Il reste qu’une question demeure : dans cette configuration, que devient le pouvoir de contrôle qu’en démocratie le Parlement et, au-delà, le Peuple détiennent naturellement sur les gouvernants ? N’encourt-on pas aussi le risque d’être embarqué dans une aventure tragique par un homme seul ?

Au cours de la semaine écoulée, sur le sujet de l’Ukraine, les prises de position bellicistes du chef de l’État à l’endroit de la Russie, et le risque subséquent d’affrontement ouvert avec ce pays, ont relancé brutalement le questionnement à ce sujet.

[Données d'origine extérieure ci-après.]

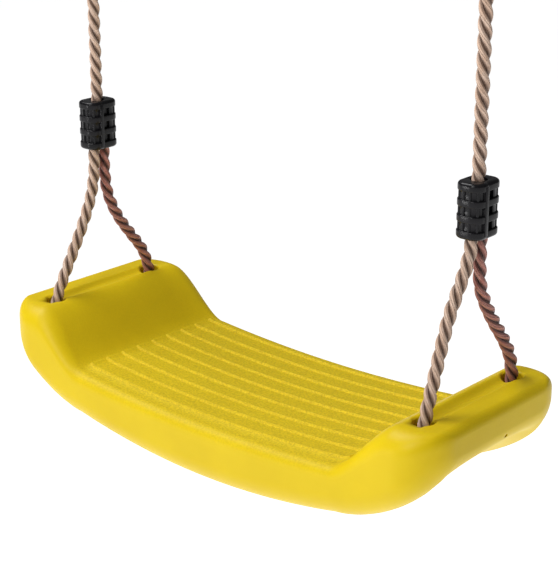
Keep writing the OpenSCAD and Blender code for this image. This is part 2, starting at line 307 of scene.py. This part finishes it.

Les différents présidents qui se sont succédé à l’Élysée ont, dans l’ensemble, rendu compte de leur action, mais l’inconvénient de la formule est tout de même que l’international demeure aux yeux de l’opinion un sujet lointain, n’incitant pas à la vigilance civique – exposant, au pire, au risque du fait accompli.

Avec le dossier ukrainien, nous en avons une illustration criante. Depuis le début, le chef de l’État a géré ce dossier de manière solitaire n’informant les Français de ses initiatives que de loin en loin et sans rechercher leur adhésion au soutien inconditionnel apporté par lui à l’Ukraine, la considérant comme allant de soi. Aujourd’hui, le discours est passé en mode durcissement face à la Russie, position dictée par la considération qu’il faut empêcher celle-ci de l’emporter.

Pour conduire la politique étrangère, il est dans l’ordre des choses que le Président dispose d’une latitude d’action. En démocratie l’exécutif n’est toutefois nullement dispensé de rendre compte des détails de son action et d’accepter les contrôles afférents. Aux USA, c’est ainsi que les choses se passent entre le Président et le Congrès, comme on le voit avec les divergences sur le dossier de l’aide à l’Ukraine. Il en va de même en Grande-Bretagne.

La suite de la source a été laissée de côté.